§ THE TASK:
Copy out exactly the lines from the start of the data to the line containing "over everything that". Include both.

##########

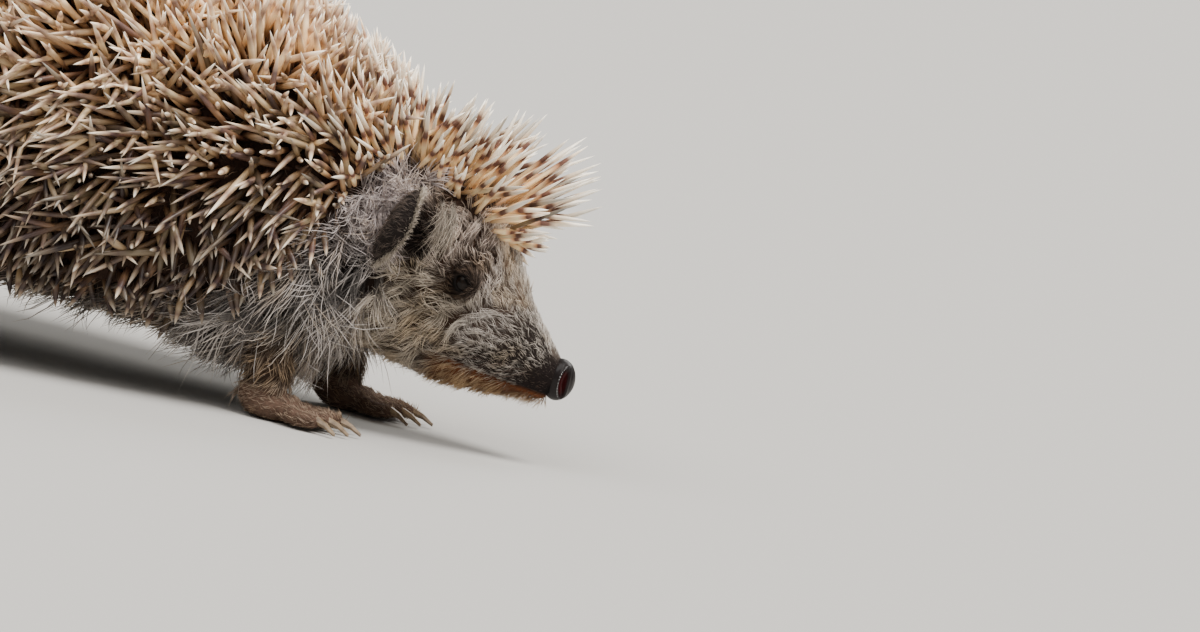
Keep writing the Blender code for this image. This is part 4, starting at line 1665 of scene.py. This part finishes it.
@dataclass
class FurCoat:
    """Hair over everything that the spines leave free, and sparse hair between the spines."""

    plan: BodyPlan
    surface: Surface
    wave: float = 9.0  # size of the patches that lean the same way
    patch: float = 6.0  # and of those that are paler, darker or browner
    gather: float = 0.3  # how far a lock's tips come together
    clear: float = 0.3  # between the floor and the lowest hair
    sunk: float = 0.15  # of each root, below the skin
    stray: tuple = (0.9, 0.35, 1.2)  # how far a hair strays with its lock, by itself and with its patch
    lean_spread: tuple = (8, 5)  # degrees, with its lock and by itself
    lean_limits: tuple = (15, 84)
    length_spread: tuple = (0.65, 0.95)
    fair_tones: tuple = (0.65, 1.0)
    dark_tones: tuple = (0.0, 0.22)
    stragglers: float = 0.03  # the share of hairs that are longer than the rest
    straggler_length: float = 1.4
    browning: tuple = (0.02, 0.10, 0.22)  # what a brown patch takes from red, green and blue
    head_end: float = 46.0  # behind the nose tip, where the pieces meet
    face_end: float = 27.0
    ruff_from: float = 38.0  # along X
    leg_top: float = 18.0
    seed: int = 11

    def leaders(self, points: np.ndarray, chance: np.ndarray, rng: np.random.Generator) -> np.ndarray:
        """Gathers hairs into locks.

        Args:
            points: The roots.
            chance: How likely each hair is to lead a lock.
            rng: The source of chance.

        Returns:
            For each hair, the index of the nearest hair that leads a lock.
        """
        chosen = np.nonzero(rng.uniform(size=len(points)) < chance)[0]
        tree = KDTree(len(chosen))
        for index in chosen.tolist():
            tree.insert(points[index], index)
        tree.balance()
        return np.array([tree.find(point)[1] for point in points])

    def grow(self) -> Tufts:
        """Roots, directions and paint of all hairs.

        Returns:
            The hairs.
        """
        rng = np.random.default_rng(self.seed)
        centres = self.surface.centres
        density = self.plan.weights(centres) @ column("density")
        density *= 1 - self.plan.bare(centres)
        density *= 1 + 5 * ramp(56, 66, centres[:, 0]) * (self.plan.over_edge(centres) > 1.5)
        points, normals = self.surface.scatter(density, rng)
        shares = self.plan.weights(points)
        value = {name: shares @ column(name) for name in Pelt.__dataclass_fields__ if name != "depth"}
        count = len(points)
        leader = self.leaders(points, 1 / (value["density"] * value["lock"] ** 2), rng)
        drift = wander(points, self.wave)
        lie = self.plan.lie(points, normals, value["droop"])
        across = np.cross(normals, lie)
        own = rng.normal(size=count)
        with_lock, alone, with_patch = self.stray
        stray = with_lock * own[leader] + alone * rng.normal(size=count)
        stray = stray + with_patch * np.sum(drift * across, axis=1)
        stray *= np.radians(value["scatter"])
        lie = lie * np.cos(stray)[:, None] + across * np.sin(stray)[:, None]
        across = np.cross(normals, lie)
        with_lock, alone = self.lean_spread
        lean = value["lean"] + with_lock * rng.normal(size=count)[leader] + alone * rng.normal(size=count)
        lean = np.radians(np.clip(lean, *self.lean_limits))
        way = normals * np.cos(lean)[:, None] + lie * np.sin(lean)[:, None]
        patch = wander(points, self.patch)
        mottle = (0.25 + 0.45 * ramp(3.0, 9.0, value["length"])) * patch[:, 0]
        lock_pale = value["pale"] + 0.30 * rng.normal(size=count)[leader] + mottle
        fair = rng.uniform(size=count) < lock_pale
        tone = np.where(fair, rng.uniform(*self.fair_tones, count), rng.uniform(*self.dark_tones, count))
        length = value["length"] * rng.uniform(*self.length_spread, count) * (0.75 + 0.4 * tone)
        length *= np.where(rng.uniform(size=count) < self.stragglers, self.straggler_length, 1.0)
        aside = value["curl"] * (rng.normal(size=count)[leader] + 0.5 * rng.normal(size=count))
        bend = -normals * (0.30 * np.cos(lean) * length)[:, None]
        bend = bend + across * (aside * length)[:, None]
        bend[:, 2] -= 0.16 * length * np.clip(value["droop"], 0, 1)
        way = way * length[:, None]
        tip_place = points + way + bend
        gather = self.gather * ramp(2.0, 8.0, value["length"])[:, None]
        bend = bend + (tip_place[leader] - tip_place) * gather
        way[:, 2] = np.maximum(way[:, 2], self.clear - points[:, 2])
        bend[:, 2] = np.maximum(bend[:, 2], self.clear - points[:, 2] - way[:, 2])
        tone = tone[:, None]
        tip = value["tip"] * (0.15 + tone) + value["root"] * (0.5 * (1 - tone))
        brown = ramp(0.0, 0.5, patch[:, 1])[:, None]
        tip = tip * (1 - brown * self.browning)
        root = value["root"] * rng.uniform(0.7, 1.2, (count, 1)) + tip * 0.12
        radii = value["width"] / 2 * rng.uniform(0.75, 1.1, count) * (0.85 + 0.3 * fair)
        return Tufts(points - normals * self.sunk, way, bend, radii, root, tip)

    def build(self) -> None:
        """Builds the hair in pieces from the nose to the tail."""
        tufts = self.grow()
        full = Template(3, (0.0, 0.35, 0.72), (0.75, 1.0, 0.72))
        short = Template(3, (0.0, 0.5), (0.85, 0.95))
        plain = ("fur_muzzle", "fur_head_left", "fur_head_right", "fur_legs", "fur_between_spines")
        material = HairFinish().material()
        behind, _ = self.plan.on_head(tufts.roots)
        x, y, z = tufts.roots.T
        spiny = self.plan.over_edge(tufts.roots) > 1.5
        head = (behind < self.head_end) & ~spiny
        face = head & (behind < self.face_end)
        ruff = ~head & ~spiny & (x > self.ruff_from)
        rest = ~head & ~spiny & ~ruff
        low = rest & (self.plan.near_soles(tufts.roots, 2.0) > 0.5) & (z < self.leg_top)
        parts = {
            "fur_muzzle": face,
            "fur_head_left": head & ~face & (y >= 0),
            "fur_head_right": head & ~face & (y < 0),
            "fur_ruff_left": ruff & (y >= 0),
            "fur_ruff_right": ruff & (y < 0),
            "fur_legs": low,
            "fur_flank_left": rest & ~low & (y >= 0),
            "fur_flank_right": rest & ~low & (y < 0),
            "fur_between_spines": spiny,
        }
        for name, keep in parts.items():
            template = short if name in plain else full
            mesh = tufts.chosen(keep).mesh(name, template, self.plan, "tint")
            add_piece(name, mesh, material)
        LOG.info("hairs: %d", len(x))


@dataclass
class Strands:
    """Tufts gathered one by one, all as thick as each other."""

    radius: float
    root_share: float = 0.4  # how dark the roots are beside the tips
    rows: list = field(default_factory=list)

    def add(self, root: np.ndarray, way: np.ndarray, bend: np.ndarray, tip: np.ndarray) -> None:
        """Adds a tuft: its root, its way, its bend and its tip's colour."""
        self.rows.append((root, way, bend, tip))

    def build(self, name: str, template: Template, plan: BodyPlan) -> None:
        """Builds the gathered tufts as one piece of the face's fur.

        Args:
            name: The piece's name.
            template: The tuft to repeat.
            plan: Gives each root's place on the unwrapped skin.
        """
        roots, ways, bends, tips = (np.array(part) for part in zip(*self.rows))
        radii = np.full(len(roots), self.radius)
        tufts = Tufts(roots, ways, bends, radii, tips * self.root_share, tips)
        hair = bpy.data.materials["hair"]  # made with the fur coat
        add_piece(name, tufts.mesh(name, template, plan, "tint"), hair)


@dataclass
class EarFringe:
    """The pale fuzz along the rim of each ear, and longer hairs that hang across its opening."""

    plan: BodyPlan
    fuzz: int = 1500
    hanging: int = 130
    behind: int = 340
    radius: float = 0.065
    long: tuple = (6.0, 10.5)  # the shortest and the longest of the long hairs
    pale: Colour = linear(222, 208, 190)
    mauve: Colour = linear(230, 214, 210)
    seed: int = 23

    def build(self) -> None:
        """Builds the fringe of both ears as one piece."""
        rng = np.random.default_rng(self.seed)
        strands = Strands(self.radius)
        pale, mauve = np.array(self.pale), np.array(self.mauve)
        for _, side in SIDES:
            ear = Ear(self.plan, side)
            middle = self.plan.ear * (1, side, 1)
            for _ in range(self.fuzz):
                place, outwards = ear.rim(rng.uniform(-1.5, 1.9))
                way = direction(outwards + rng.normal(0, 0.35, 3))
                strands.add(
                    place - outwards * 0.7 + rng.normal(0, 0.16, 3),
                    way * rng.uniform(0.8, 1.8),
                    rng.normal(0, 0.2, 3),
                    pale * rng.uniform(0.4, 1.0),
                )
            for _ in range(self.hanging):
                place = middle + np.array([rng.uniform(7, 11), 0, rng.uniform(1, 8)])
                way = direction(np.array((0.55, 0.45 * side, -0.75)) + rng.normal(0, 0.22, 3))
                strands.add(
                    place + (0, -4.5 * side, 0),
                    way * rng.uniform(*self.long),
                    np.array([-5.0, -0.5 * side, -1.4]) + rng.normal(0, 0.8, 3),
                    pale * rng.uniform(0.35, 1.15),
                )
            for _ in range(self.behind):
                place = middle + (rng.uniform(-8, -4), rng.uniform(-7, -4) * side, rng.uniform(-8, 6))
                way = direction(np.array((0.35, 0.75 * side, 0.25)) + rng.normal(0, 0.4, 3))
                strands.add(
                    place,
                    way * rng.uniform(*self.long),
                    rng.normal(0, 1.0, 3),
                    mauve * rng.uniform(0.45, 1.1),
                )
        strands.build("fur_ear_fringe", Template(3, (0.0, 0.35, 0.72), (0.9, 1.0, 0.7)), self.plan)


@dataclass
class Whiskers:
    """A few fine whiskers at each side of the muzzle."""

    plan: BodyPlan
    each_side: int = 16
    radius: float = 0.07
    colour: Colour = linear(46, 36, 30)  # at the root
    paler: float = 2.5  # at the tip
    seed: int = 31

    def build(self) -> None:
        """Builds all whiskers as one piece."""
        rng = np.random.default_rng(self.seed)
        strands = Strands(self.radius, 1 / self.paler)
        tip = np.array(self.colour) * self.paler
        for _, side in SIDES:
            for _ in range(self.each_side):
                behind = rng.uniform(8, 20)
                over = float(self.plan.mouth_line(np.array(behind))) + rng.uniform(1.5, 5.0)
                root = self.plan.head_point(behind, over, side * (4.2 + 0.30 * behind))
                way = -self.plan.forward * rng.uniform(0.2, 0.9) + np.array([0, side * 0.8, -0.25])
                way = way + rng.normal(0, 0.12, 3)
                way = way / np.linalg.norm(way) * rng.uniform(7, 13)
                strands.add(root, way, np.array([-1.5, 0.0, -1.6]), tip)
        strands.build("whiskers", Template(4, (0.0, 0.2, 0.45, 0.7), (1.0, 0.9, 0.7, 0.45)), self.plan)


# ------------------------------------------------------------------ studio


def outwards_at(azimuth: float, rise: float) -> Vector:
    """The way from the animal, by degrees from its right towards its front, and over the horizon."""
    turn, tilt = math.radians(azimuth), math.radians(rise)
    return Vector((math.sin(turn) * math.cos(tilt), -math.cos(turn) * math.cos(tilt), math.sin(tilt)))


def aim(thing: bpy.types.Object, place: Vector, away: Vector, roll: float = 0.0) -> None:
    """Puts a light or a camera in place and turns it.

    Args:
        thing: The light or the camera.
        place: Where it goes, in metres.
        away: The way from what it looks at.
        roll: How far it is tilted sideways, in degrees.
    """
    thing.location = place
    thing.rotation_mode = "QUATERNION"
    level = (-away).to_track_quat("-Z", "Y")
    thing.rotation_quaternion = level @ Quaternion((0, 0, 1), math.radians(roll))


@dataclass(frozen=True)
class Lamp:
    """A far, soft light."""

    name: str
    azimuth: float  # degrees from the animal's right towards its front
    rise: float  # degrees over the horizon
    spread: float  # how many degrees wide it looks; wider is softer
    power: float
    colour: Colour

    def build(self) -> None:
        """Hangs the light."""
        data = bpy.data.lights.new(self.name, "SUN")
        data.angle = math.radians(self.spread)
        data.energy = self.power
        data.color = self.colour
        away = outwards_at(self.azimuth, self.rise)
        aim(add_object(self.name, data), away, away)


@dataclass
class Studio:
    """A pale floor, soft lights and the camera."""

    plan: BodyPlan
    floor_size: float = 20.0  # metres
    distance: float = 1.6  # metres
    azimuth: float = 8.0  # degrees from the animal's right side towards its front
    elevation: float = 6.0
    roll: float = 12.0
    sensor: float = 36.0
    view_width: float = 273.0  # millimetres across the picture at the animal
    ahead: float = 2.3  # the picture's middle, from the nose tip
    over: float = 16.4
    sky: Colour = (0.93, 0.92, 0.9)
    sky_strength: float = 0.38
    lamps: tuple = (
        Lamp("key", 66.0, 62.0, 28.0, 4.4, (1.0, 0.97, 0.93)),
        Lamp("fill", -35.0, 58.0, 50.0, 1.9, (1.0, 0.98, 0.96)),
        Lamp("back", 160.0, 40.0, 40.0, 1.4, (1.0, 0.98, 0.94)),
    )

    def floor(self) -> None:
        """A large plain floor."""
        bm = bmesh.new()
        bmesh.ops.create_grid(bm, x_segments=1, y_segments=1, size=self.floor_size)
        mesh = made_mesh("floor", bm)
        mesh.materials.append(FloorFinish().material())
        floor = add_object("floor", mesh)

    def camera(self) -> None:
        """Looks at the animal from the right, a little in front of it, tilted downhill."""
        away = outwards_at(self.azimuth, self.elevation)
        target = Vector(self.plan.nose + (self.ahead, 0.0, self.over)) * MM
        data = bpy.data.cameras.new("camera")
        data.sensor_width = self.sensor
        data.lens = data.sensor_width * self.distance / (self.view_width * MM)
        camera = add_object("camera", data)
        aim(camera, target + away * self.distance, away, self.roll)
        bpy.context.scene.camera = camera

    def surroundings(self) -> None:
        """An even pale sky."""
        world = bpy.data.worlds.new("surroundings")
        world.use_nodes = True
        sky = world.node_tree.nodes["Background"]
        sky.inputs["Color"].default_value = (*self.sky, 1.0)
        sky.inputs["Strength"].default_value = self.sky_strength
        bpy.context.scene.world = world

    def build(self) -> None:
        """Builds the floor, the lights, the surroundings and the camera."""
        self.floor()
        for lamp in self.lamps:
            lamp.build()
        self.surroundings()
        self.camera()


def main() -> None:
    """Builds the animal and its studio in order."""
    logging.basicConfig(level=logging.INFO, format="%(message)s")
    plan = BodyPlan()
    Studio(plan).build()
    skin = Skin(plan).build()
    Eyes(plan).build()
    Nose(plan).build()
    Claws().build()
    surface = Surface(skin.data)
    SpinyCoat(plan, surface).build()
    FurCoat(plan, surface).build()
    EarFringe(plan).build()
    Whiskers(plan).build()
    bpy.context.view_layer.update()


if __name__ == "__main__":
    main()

##########

§ EXERCISE RESULT:
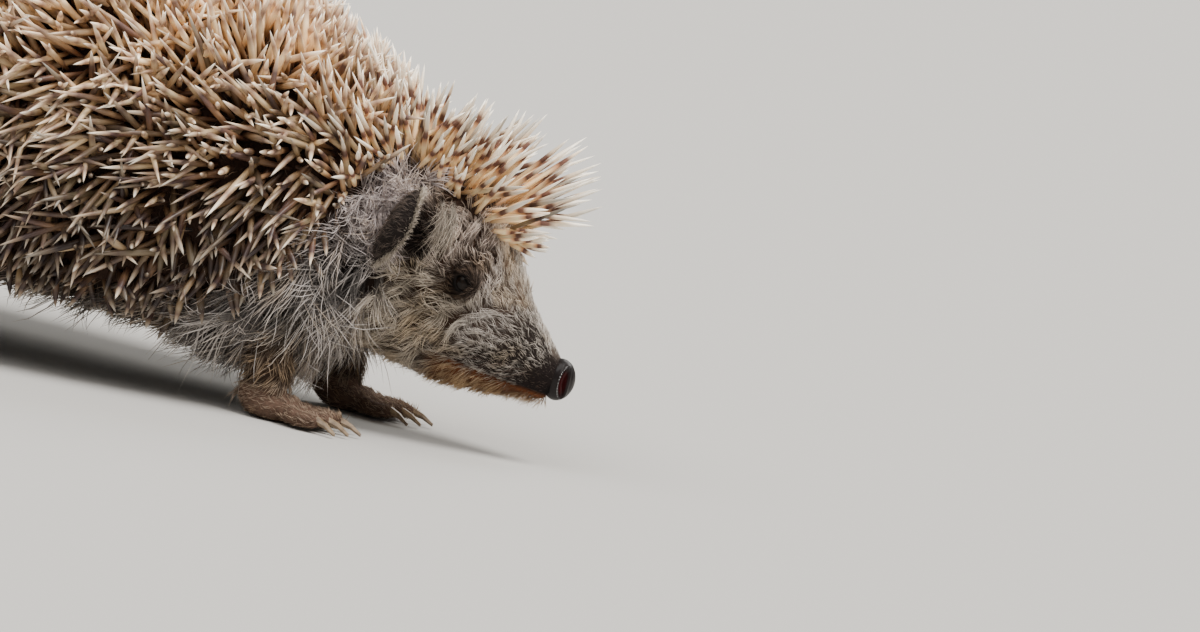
Keep writing the Blender code for this image. This is part 4, starting at line 1665 of scene.py. This part finishes it.
@dataclass
class FurCoat:
    """Hair over everything that the spines leave free, and sparse hair between the spines."""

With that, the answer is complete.